**Dataset section:**
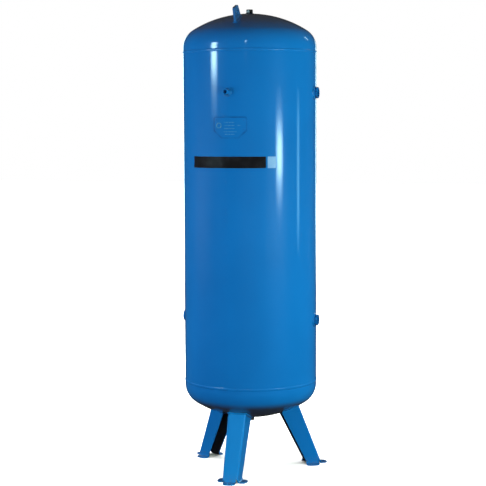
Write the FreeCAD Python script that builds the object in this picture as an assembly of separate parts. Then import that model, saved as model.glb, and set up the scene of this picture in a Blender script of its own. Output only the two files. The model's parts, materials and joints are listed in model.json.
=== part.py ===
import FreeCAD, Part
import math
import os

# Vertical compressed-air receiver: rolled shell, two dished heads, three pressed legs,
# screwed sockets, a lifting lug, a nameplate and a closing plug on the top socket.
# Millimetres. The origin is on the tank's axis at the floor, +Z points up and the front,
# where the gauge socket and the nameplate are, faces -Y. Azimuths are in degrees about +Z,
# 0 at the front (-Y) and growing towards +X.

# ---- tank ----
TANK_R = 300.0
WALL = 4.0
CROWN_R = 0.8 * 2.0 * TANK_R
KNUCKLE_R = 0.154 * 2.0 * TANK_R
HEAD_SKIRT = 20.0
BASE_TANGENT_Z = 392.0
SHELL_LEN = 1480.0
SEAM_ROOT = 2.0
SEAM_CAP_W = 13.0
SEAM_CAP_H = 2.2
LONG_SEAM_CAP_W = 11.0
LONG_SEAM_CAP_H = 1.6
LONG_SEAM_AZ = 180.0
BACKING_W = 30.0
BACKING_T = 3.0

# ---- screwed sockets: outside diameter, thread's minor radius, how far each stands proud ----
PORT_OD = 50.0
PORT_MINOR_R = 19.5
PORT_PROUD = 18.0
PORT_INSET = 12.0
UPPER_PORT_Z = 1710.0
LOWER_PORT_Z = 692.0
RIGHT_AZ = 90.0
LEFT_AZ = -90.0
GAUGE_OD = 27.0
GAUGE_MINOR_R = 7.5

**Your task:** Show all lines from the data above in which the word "import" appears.

**Completed task:**
Write the FreeCAD Python script that builds the object in this picture as an assembly of separate parts. Then import that model, saved as model.glb, and set up the scene of this picture in a Blender script of its own. Output only the two files. The model's parts, materials and joints are listed in model.json.
import FreeCAD, Part
import math
import os